With the pool open for those who wanted to cool off, Footy was being played on the oval, and the competitive Basketball games got underway in the rec hall. The traditional spear throwing competition was held during a pause in the games. Saturday night saw more bunggul, and after some late technical glitches which delayed the start, bands playing from 8 pm until 3 am in the morning.

The night opened with the Collins Sisters, Richard Collins, and the Bad Tees. New Boys Band from Utopia put on a show, followed by the Lonely Boys, T Lynx, Juram, Tax Man, Black Cloud, and finally Yugul Voice to finish the night. The temporary outdoor stage – a first in a while – was well received and the dancing pit was going off all night. The audio was noticeably better than previous years (which had been held inside the Rec Hall) and fire pits placed around the outside greatly helped those in need of warmth.

With everyone recovering from late night music, Sunday started late but soon got underway with finals for Basketball and Football. The winning teams and runners up were awarded their prizes, with medals for each of the players.

And finally it was another night of music, opening with the church group, before turning into an all night jam session for the bands, running until early the next morning.

Special thanks goes to all those who helped organise and run the Festival this year and those who came out to visit. We look forward to seeing you return for 2020.

Roadworks underway

We’ve been working with the Territory Government, the Department of Infrastructure Logistics and Planning (DIPL), and Roper Council to provide increased opportunities for Indigenous employment in our remote community. Often external contractors come to community, do the work, and leave – with little to no employment for local community.

This time though, we’ve hired skilled and experienced Civil Operators who are working closely with local community to skill them up, train them, and show them how to do some of this work themselves. As a result, we have been re-sheeting part of our own road, as well as fixing up the entrance road into Urapunga after the wet.

We’re very proud of our team and DIPL have been very impressed with the work they’ve done. We see this as a model that can be used going forward creating long-term employment opportunities for local community and ultimately reduced cost to the Government as contractors won’t need to bring so many external workers in.

CDP transitioning to Yugul Mangi

Yugul Mangi Development have been successful in winning the CDP tender for the Ngukurr and Urapunga communities. We’ve partnered with ITEC Group and IEN to help us deliver the program. We met with stakeholders currently engaged in CDP, including Roper Gulf Council, and CDP participants, to explain the changes and what that means for community.

The meetings went well and it was great to see so many people attend. We look forward to running CDP from July 1 and delivering local community based activities.

NT Iron Ore speak to community

Bill Mackenzie from NT Iron Ore was invited out to talk to community about NTIO’s plans for mining in the region. Bill spoke about the plan and what the company wanted to do.

Some community members had concerns about trucks on the road and the environmental impacts which were discussed.
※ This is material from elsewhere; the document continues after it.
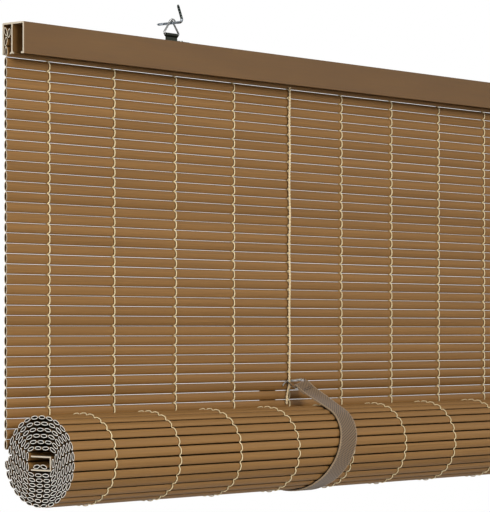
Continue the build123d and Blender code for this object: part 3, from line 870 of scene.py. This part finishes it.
def support_cord(side, word):
    verts, faces = [], []
    top, bottom = RAIL_BOTTOM + 2.0, ROLL_Z + ROLL_HALF_HEIGHT + 0.6
    kink = STRAP_RING_APEX[1]
    y = MAT_Y - SLAT_CROWN - 0.2 - 1.9 * PLY_RADIUS
    steps = int((top - bottom) / PLY_LAY * LAY_STEPS)
    for ply in (0, math.pi):
        line = []
        for k in range(steps + 1):
            z = top + (bottom - top) * k / steps
            a = ply + 2 * math.pi * (top - z) / PLY_LAY
            drift = (side * CORD_KINK * ease((kink - z) / KINK_RUN)
                     + CORD_WAVER * math.sin(z / WAVER_RUN))
            x = side * SUPPORT_X + drift + PLY_OFF_X * math.cos(a)
            line.append(Vector((x, y + PLY_OFF_Y * math.sin(a), z)))
        tube(verts, faces, line, PLY_RADIUS, PLY_SIDES)
    piece(f"twisted_cord_{word}", verts, faces, "blind", cord_cotton, "string",
          f"support_cord_{word}")


hanger_rings()
strap_rings()
screw_hooks()
for side, word in SIDES:
    frames = strap_frames(side)
    strap(word, frames)
    stitches(word, frames)
    support_cord(side, word)


# Camera, light and floor: the camera's and the lamps' places in metres, the floor in millimetres

CAMERA_PLACE, CAMERA_TURN = (-1.9920, -1.4157, -0.2576), -49.855
LENS, SENSOR, LENS_SHIFT, CAMERA_SIGHT = 177.61, 36.0, 0.1475, 100
WHITE = (1, 1, 1, 1)
WORLD_ABOVE, WORLD_BELOW, WORLD_FADE = 0.46, 0.02, (-0.15, 0.5)
FLOOR_HALF, FLOOR_Z, FLOOR_GREY, FLOOR_GLOW = 9000, -1450, 0.62, 0.85

# Name, place, target, width and power
LAMPS = (("key", (-1.7, -2.8, 0.9), (0, 0, -0.2), 1.2, 54),
         ("fill", (2.2, -2.6, 0.6), (0.2, 0, -0.2), 2.0, 11),
         ("back", (0.9, 3.0, 0.8), (0, 0, -0.2), 2.0, 12),
         ("side", (-2.9, -0.5, 0.0), (-0.6, 0, -0.25), 1.2, 24))


def camera():
    data = bpy.data.cameras.new("camera")
    data.lens, data.sensor_width = LENS, SENSOR
    data.shift_y = LENS_SHIFT
    data.clip_end = CAMERA_SIGHT
    obj = bpy.data.objects.new("camera", data)
    obj.location = CAMERA_PLACE
    obj.rotation_euler = (math.radians(90), 0, math.radians(CAMERA_TURN))
    bpy.context.scene.collection.objects.link(obj)
    bpy.context.scene.camera = obj


def area_light(name, place, target, size, power):
    data = bpy.data.lights.new(name, "AREA")
    data.shape, data.size, data.energy = "DISK", size, power
    obj = bpy.data.objects.new(name, data)
    obj.location = place
    obj.rotation_euler = (Vector(target) - Vector(place)).to_track_quat("-Z", "Y").to_euler()
    bpy.context.scene.collection.objects.link(obj)


def sky():
    """White to the camera; as light, dim below and brighter above."""
    world = bpy.data.worlds.new("studio")
    bpy.context.scene.world = world
    world.use_nodes = True
    w = Nodes(world.node_tree)
    back = w.tree.nodes["Background"]
    height = w.node("ShaderNodeSeparateXYZ", "Z", i0=w.node("ShaderNodeTexCoord", "Generated"))
    w.put(back.inputs["Color"], WHITE)
    w.put(back.inputs["Strength"], w.ramp(height, *WORLD_FADE, WORLD_BELOW, WORLD_ABOVE))
    seen = w.math("MAXIMUM", w.node("ShaderNodeLightPath", "Is Camera Ray"),
                  w.node("ShaderNodeLightPath", "Is Transmission Ray"))
    white = w.node("ShaderNodeBackground", Color=WHITE)
    both = w.node("ShaderNodeMixShader", i0=seen, i1=back.outputs[0], i2=white)
    w.put(w.tree.nodes["World Output"].inputs["Surface"], both)


def ground():
    """A pale floor that glows to the camera alone."""
    s = Shader("floor_pale")
    s.set(Base_Color=(FLOOR_GREY, FLOOR_GREY, FLOOR_GREY, 1), Roughness=0.9)
    seen = s.math("MULTIPLY", s.node("ShaderNodeLightPath", "Is Camera Ray"), FLOOR_GLOW)
    glow = s.node("ShaderNodeEmission", Color=WHITE, Strength=1.0)
    both = s.node("ShaderNodeMixShader", i0=seen, i1=s.bsdf.outputs[0], i2=glow)
    s.put(s.tree.nodes["Material Output"].inputs["Surface"], both)
    corners = [(x * FLOOR_HALF, y * FLOOR_HALF, FLOOR_Z)
               for x, y in ((-1, -1), (1, -1), (1, 1), (-1, 1))]
    floor = mesh_object("floor", corners, [(0, 1, 2, 3)], s.material, smooth=False)


camera()
sky()
ground()
for lamp in LAMPS:
    area_light(*lamp)
bpy.context.scene.view_settings.view_transform = "Standard"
There are also good potential opportunities for jobs and ongoing employment related to the mine20190507_152828

The mine is a few years away yet and discussions will be ongoing.

Cherry Wulumirr Daniels laid to rest

Elder Cherry Daniels was laid to rest today in a ceremony attended by many from the region.
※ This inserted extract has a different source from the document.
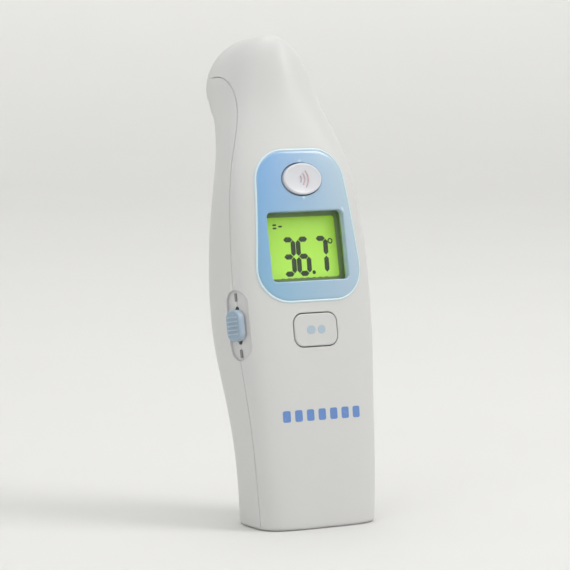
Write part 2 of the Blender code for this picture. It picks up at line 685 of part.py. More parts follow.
contact("bridge_contact", -tray_half + GAP, tray_half - GAP, 0.3 * MM, -CELL_X)
contact("positive_contact", -tray_half + GAP, -1 * MM, TRAY_LENGTH - 0.7 * MM)
contact("negative_contact", 1 * MM, tray_half - GAP, TRAY_LENGTH - 0.7 * MM, CELL_X, -1)

# Sensor end.
turned(
    "sensor_ring",
    [
        (7.4, 1.3),
        (7.6, 1.1),
        (7.6, 0.3),
        (6.2, 0.3),
        (6.2, -4.0),
        (4.4, -4.0),
        (4.8, -1.6),
        (5.6, 1.3),
    ],
    BLACK,
    SENSOR @ Matrix.Scale(MM, 4),
    36,
)
turned(
    "sensor_cup",
    [(6.6, -4.3), (6.6, -12.0), (4.9, -12.0), (4.9, -4.3)],
    SENSOR_METAL,
    SENSOR @ Matrix.Scale(MM, 4),
    32,
)
turned(
    "sensor_can",
    [(0, -6.4), (3.7, -6.4), (4.1, -6.8), (4.1, -11.0), (4.6, -11.0), (4.6, -11.7), (0, -11.7)],
    STEEL,
    SENSOR @ Matrix.Scale(MM, 4),
    28,
)
box("sensor_board", (-7 * MM, -13.3 * MM, -6.5 * MM), (7 * MM, -12.3 * MM, 6.5 * MM), BOARD, SENSOR)


# Screws.
def screw(name, x, z, seat, length, frame):
    """A pan-head screw along y: the head stands behind the seat and the shank runs towards the front."""
    head = Matrix.Translation((x, 0, z))
    profile = [
        (0, seat + 1.6 * MM),
        (0.7 * SCREW_HEAD_R, seat + 1.6 * MM),
        (SCREW_HEAD_R, seat + 1.1 * MM),
        (SCREW_HEAD_R, seat),
        (SCREW_R, seat),
        (SCREW_R, seat - length + 0.6 * MM),
        (0.4 * SCREW_R, seat - length),
        (0, seat - length),
    ]
    made = turned(name, profile, STEEL, frame @ head, 16)
    slots = [
        box(
            f"{name}_slot_{i}",
            (-w, seat + 0.8 * MM, -h),
            (w, seat + 3 * MM, h),
            frame=frame @ head,
        )
        for i, (w, h) in enumerate(((0.25 * MM, 1.1 * MM), (1.1 * MM, 0.25 * MM)))
    ]
    boolean(made, "DIFFERENCE", *slots)


for side, x in (("left", -1), ("right", 1)):
    screw(f"shell_screw_{side}", x * SHELL_SCREW_X, SHELL_SCREW_Z, 17.3 * MM, 9 * MM, DISPLAY)
    screw(f"tray_screw_{side}", x * TRAY_SCREW_X, TRAY_SCREW_Z, 0.2 * MM, 8 * MM, BAY)
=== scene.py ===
"""Upright non-contact thermometer, dressed for close viewing. Metres, +Z up, display facing -Y."""

import math

import bmesh
import bpy
import numpy as np
from mathutils import Matrix, Vector
from mathutils.bvhtree import BVHTree


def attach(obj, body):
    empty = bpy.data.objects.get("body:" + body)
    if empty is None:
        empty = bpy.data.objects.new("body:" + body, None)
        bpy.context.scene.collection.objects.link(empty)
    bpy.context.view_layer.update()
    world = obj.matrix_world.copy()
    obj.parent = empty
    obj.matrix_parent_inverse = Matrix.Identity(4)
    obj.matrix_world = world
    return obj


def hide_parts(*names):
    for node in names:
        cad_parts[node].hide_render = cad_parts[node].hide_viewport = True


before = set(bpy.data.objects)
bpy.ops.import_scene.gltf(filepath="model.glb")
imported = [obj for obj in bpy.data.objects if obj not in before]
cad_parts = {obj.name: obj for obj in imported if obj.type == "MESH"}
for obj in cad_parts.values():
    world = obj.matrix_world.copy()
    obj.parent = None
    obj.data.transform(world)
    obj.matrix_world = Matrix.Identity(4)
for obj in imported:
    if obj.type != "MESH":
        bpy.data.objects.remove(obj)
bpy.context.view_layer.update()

MM = 0.001


def mm(*values):
    return tuple(value * MM for value in values)


# Body sections from the base to the sensor end, in millimetres: front (y, z), back (y, z), half width,
# how square the front is, and the share of the depth where the section is widest.
SECTIONS = (
    (-12.5, 0.0, 16.5, 0.0, 20.5, 4.0, 0.42),
    (-11.0, 18.0, 17.0, 18.0, 21.5, 4.0, 0.42),
    (-9.0, 36.0, 22.0, 36.0, 22.5, 4.0, 0.42),
    (-6.5, 54.0, 28.0, 53.0, 24.0, 4.0, 0.42),
    (-3.5, 72.0, 30.5, 69.0, 24.5, 4.0, 0.42),
    (0.0, 90.0, 30.5, 84.0, 24.0, 4.0, 0.42),
    (4.0, 107.0, 29.5, 97.0, 22.5, 3.7, 0.43),
    (8.5, 122.0, 29.8, 107.0, 20.0, 2.5, 0.48),
    (12.5, 135.0, 32.5, 114.0, 17.8, 1.8, 0.55),
    (16.5, 145.5, 36.2, 118.5, 16.3, 1.7, 0.57),
    (23.0, 150.0, 39.3, 121.3, 15.4, 1.7, 0.57),
    (32.5, 148.5, 40.3, 124.0, 14.3, 1.9, 0.55),
)
WIDEST, FRONT_POWER, BACK_POWER = 0.42, 4.0, 2.6
BASE_EDGE, HEAD_EDGE = mm(1.2, 4.0)
SKIN = 0.05 * MM  # the shells stand this far inside the solid's own skin
WALL, GAP, SEAM = 2.2 * MM, 0.3 * MM, 0.2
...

Cherry was born and raised in Ngukurr. As a child, her elders would take her out bush with them to practice their traditional ways. This was back in the missionary days when people tried to stop community passing on culture. Even speaking traditional language was banned at the School back in her time.

This didn’t stop Cherry. For her, “our leaders were strong. They didn’t let white people stop us from having our ceremonies. It is our identity.”

She was one of the few Ngandi speakers. It was important to her to pass this knowledge on so that it wasn’t lost. That’s why she worked for many years with the language centre and school, helping her mob regain their knowledge and pride in language and culture.

Back under the old CDEP program, Cherry started the rangers which became the Yugul Mangi Rangers. She worked with that mob, teaching the kids our traditional ways. She’d go out bush and teach what she knew.

She was very strong with culture and knew how important it was to pass on knowledge. She helped write books and did a lot of good work for our community.

It will be important to her that we remember our ways and where we’re from. We need to know our language and culture, so we can protect country. She was also very strong on ‘both ways’ education so our mob can succeed in both worlds.

The Government knew how important this was – which is why they gave her an Order of Australia Medal. This was in recognition of her service to her ways and her people.

Cherry dedicated her life to the advancement of our community and she will be sorely missed.